This is a guest post from Christina Oppold. Christina believes the best reading lives are lived off the couch by turning books into experiences. Follow her on Twitter at @christinaoppold.
This summer has seen a renewed interest in the Space Program. There was plenty of sadness as the retired Shuttles were shipped to their new permanent homes in museum, there was joy at the Mars Rover landing, and heartbreak at the loss of two icons, Sally Ride – the first American woman in space; and Neil Armstrong – the first person to set foot on the moon.
While there are many firsts to come – the first person to walk on Mars, rovers sent to farther solar satellites, space colonies – there are several firsts that have been captured in books. With space exploration, many of these firsts come in pairs with America and Russia neck and neck in the race to the stars. If your curiosity has been piqued (pun intended) by the events of the past few months, you might want to check these out to get a better understanding some of the amazing men and women who put their life on the line in the name of explorations.

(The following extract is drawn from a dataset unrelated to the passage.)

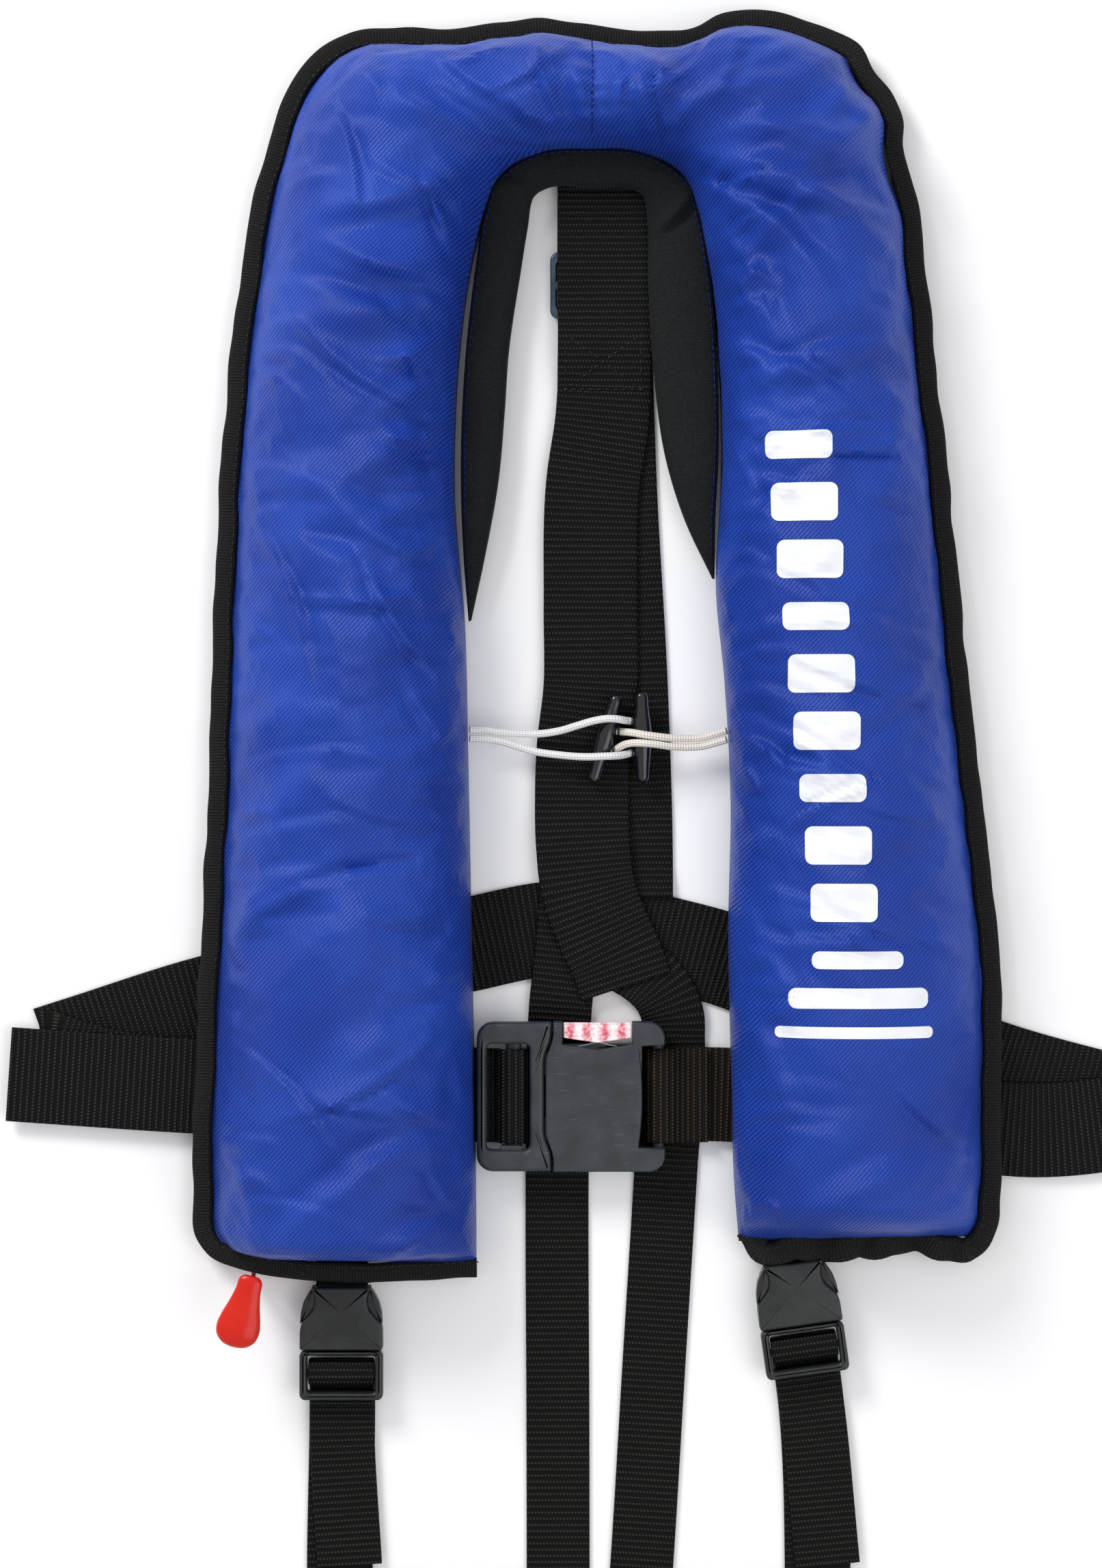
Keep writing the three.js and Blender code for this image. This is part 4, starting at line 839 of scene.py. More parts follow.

When it comes to firsts, we have a very specific place to start. Had it not been for a delay at Cape Canaveral, Alan Shepard would have made his 15-minute sub-orbital flight three months before the Russians. As a result of the delay, Shepard’s potential glory was lost to Yuri Gagarin who also orbited the Earth. Shepard finally took flight one month after Gagarin. Almost one-year after Gagarin’s flight, John Glenn became the first American to circumnavigate the globe in space with three orbits. Glenn later became the oldest person to travel to space at the age of 77. Of the three, Glenn is the only one still alive. Sheppard passed away from leukemia in 1998 while Gagarin died in in a training jet crash eight years after his historic flight.
Read up on these men with:
The Cosmonaut Who Couldn’t Stop Smiling: The Life and Legend of Yuri Gagarin by Andrew Jenks
Light this Candle: The Life and Times of Alan Shepard by Neal Thompson
John Glenn: A Memoir by John Glenn.
When it came to leaving the spacecraft, the Russians won again. Alexei Leonov was the first man to perform an EVA (Extra Vehicular Activity), three months before Ed White would perform his. White’s mission was, all things considered, uneventful. There was a little communication difficulty resulting in a longer walk than planned. Having had such a good time, when finally forced to re-enter the craft, he said, “It’s the saddest moment of my life.” Leonov, on the other hand, had nothing but trouble, starting with a suit so pressurized he almost was not able to get back into his spacecraft and ended stuck in the trees after his re-entry waiting to be rescued by skiers, as helicopters couldn’t land in the forest. Within the Russian space program, Leonov was considered to be the main contender for the first moon walk. Leonov’s book Two Sides of the Moon is also a first. Co-authored by Leonov and astronaut David Scott, it provides a rare glimpse on both sides of the Iron Curtain during the Space Race.
There is currently no biography of Ed White.
While the previous two firsts were achieved with narrow margins, Valentina Tereshkova claims two firsts, one that beat the Americans by three years, the other by three decades. Tereshkova, was the first civilian in space; prior flights for both the American and Russian programs used military pilots. Her mission was also a flawless launch, and at three days in space, it lasted longer than the combined time of all the American astronauts in space prior to her flight. It would be nineteen years before the Russians would launch another woman into space; however, it would take America two full decades from Tereshkova’s flight before Sally Ride would join the STS-7 team aboard Challenger. Ride, although posthumously, is the first openly gay astronaut.
For more on the groundbreaking women in space:
It is I, Sea Gull: Valentina Tereshkova, First Woman in Space by Mitchell Sharpe
Untitled Sally Ride biography to be published by Simon & Schuster in 2013
Six years after Tereshkova’s flight, Neil Armstrong became the first person to set foot on the moon – a feat unmatched by any other country. Eleven American men have followed in his footsteps. Armstrong’s Gemini 8 mission with David Scott (the same astronaut to have co-authored a book with Leonov) made him the first NASA astronaut to fly as a civilian after resigning from the Navy. Of all the astronauts, he is probably the most well-known, after the world held its breath waiting for his famous first words from the moon. He was also a very private man who rarely gave interviews despite his celebrity status.
First Man: The Life of Neil A. Armstrong by James Hansen
Finally, but also first among firsts, there is Laika the space dog. A month after launching Sputnik, the Russians adapted the Sputnik prototype to be able to carry life. Laika was the first living creature to have been sent into orbit. Sadly, nothing about her life was pleasant. It was believed for a long time that Laika, a former stray, was eventually euthanized by her food while in orbit as the Russians had no means of recovering her. In reality, a malfunction overheated her capsule, and she died a painful death during her forth orbit.